Loveliness of the Local

One of the pleasures of living in Manhattan is experiencing the place interpreted by various artists. The detective novels of Lawrence Sanders and Lawrence Block are delightful for bringing us along to joints and interiors that many of us have passed by a hundred times. Kojak was a great TV show for driving us around the neighborhoods. The Gates zooms in on one of those neighborhoods, the East Village, to portray the less sensational aspects of the neighborhood, subject matter few writers dare to take on. Chuck Wachtel luxuriates in the particulars: the chance encounter with a neighbor who asks about his ex, the longevity of a display in a shop window, the comfortable familiarity of a short-order cook. The Gates, for the most part, is a quiet novel whose protagonist reflects on the world and the ordinary events he's taking part in, block by block.

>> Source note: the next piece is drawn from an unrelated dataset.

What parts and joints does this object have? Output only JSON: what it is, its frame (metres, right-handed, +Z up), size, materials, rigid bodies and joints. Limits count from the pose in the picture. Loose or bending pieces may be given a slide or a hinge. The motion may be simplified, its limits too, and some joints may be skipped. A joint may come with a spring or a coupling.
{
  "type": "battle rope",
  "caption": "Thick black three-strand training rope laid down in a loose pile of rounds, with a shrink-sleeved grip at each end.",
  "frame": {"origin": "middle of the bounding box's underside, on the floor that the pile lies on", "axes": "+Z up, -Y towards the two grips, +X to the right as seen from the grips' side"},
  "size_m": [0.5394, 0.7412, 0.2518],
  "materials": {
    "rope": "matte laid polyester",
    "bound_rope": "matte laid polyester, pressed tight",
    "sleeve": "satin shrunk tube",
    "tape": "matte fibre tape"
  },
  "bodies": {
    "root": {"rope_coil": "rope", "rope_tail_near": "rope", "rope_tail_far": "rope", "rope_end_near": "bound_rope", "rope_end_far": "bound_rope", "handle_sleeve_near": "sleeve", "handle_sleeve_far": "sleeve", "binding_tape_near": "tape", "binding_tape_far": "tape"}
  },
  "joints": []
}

     The Gates lacks the fluidity of an action novel where plot builds toward a climax and seams smooth out through the unfolding of a central action. Instead of pursuit with an ultimate success, we're given a different sort of pleasure: the pleasure of writing. The first long segment of the book, for example, is free of any plot-driven baggage. As Primo Thomas settles himself back into the city after a period away teaching, the activity of the neighborhood washes over him. A simple look around becomes an act of sensuality. In these moments, Wachtel is a poet pronouncing the glory of the ordinary, startling you with the freshness of plain description. We see afresh the tiny dramas of a common day that intertwine and accent each other, certain paragraphs ending at a point that leave us suspended with a thought, like a freeze-frame.

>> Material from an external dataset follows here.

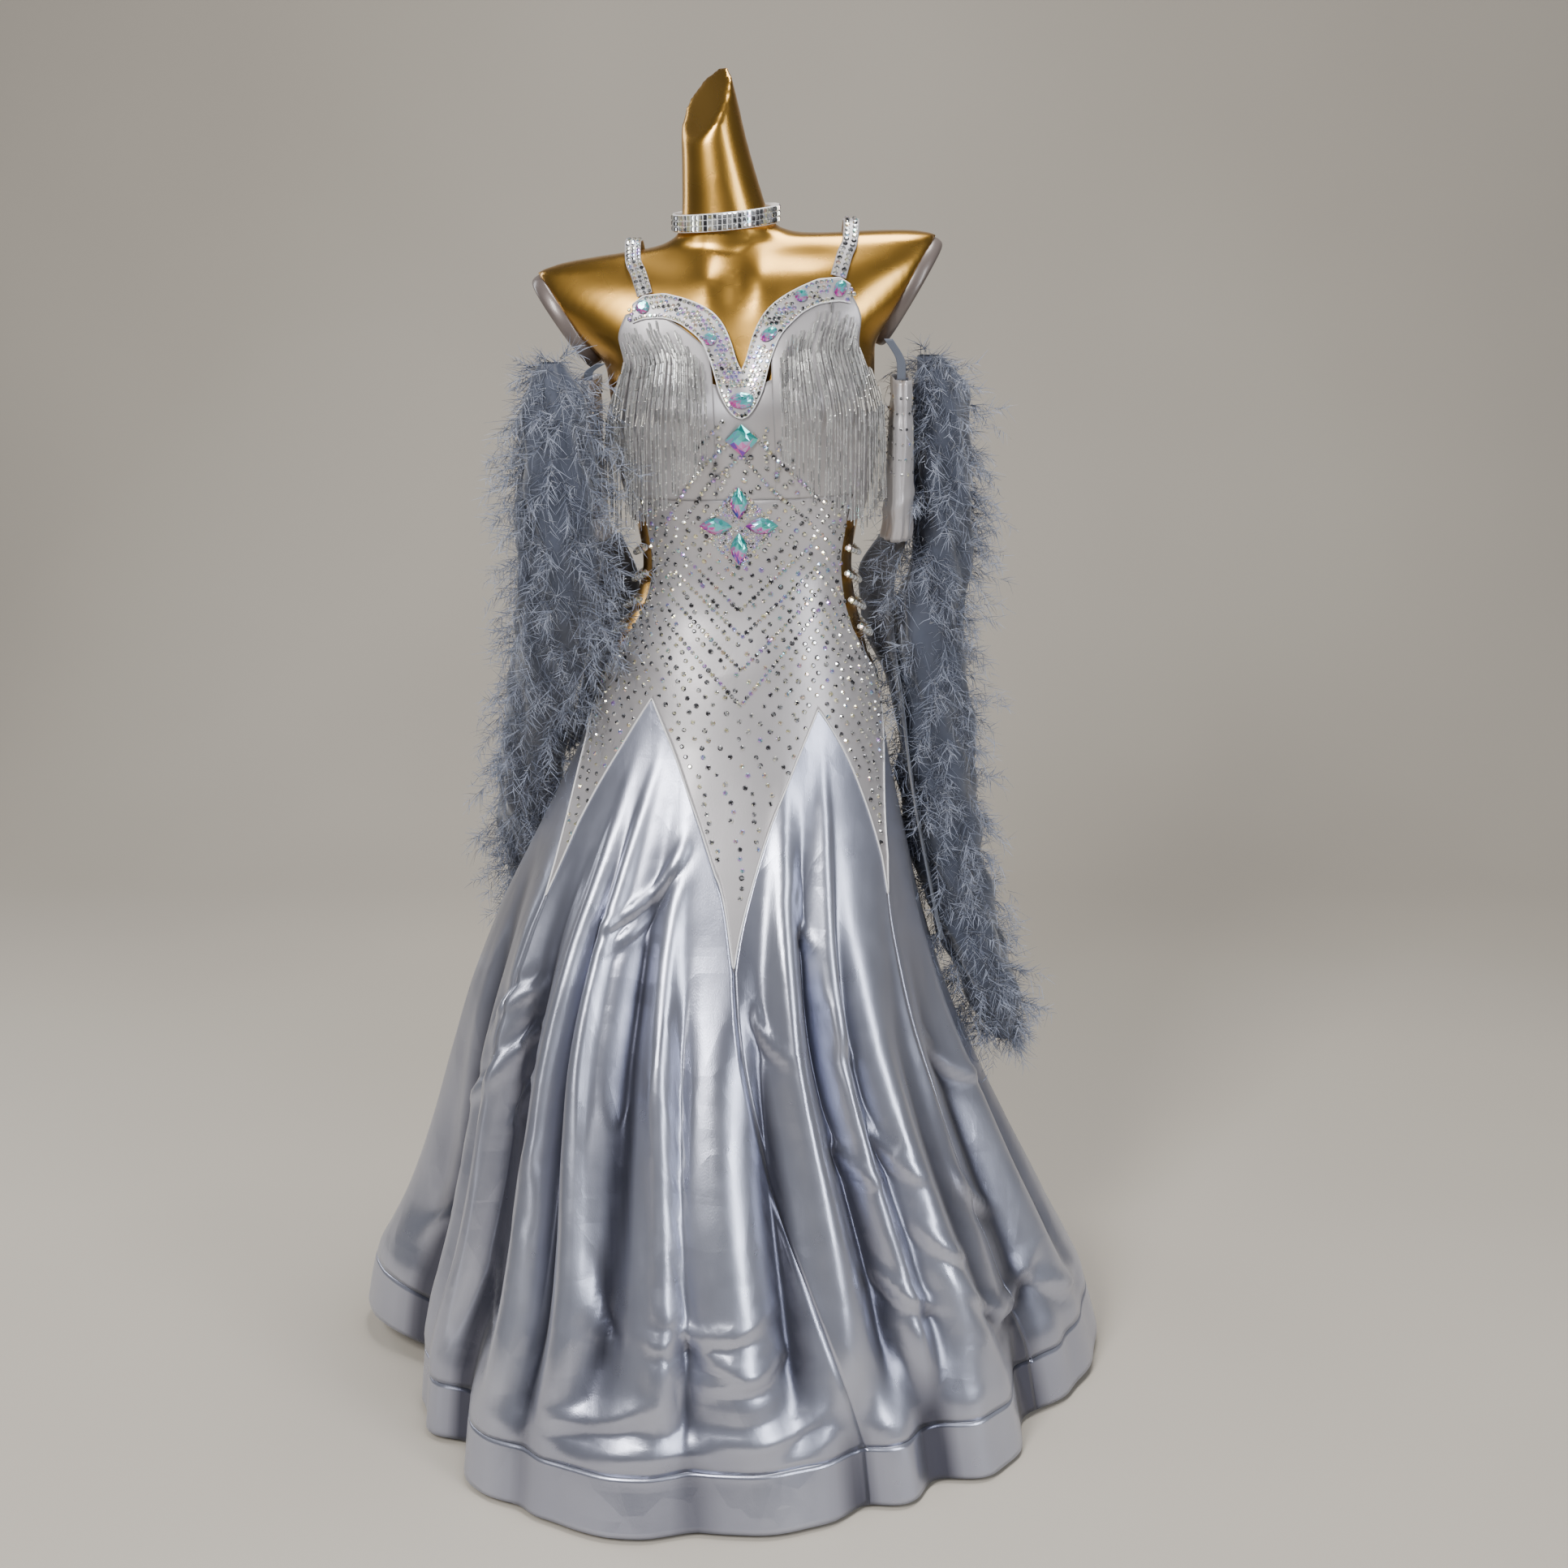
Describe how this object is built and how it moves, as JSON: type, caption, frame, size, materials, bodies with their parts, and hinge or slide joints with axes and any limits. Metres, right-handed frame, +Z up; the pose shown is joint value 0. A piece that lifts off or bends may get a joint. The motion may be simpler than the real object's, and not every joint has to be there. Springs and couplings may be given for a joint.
{
  "type": "ballroom dance dress on a dress form",
  "caption": "Grey satin ballroom dance dress with bead fringe, crystal stones, a godet skirt and feather-trimmed sleeves, standing on a gold limbless dress form with a round base.",
  "frame": {"origin": "centre of the base plate's underside, on the surface the dress form stands on", "axes": "+Z up along the pole, -Y towards the front of the dress, +X towards the right of someone who looks at its front"},
  "size_m": [0.9738, 0.9344, 1.6074],
  "materials": {
    "gold_form": "satin metallic gold lacquer on a moulded shell",
    "dark_plate": "smooth taupe end plates",
    "steel": "brushed stand",
    "stretch_satin": "soft stretch satin set with small stones",
    "skirt_satin": "glossy blue-grey satin",
    "stoned_band": "satin band covered with small crystals",
    "slate_cloth": "matt slate cloth",
    "feathers": "fluffy slate-blue feather trim",
    "bugle_beads": "silver-lined clear bugle beads on threads",
    "clear_beads": "clear tubular beads on straps",
    "crystal": "faceted crystals with a rainbow coating"
  },
  "bodies": {
    "root": {"form_torso": "gold_form", "form_neck": "gold_form", "arm_plate_left": "dark_plate", "arm_plate_right": "dark_plate", "pole": "steel", "base_plate": "steel", "front_panel": "stretch_satin", "back_panel": "stretch_satin", "centre_gore": "stretch_satin", "cup_left": "stretch_satin", "cup_right": "stretch_satin", "wing_left": "stretch_satin", "wing_right": "stretch_satin", "sleeve_left": "stretch_satin", "sleeve_right": "stretch_satin", "godet_front_left": "skirt_satin", "godet_front_right": "skirt_satin", "godet_side_left": "skirt_satin", "godet_side_right": "skirt_satin", "godet_back_left": "skirt_satin", "godet_back_right": "skirt_satin", "hem_front_left": "skirt_satin", "hem_front_right": "skirt_satin", "hem_side_left": "skirt_satin", "hem_side_right": "skirt_satin", "hem_back_left": "skirt_satin", "hem_back_right": "skirt_satin", "neckline_band": "stoned_band", "strap_left": "stoned_band", "strap_right": "stoned_band", "neck_band": "stoned_band", "sleeve_hanger_left": "slate_cloth", "sleeve_hanger_right": "slate_cloth", "float_left": "slate_cloth", "float_right": "slate_cloth", "feather_trim_left": "feathers", "feather_trim_right": "feathers", "fringe_left": "bugle_beads", "fringe_right": "bugle_beads", "waist_strap_left_1": "clear_beads", "waist_strap_left_2": "clear_beads", "waist_strap_left_3": "clear_beads", "waist_strap_left_4": "clear_beads", "waist_strap_right_1": "clear_beads", "waist_strap_right_2": "clear_beads", "waist_strap_right_3": "clear_beads", "waist_strap_right_4": "clear_beads", "square_stone": "crystal", "cross_stone_top": "crystal", "cross_stone_bottom": "crystal", "cross_stone_left": "crystal", "cross_stone_right": "crystal", "band_stone_tongue": "crystal", "band_stone_left_inner": "crystal", "band_stone_left_outer": "crystal", "band_stone_right_inner": "crystal", "band_stone_right_middle": "crystal", "band_stone_right_outer": "crystal"}
  },
  "joints": []
}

     As with his excellent first novel, Joe the Engineer, Wachtel writes here about characters of the working class with empathy and familiarity. The Gates breaks down into incidents: anecdotes, a voyage and a central romance. Wachtel is at his best when he's depicting intimacy. Those moments when Primo is engaged one-on-one with an aunt, a bartender, a neighbor, a drinking buddy in Managua, and each of three lovers, are the most believable and the most fun in the novel. When Wachtel/Primo attempts to expose conditions in Nicaragua or a factory in Brooklyn where illegal immigrants, including a girlfriend, are being exploited, the righteousness of his cause dilutes the marvelous tone he achieves in the more domestic sequences.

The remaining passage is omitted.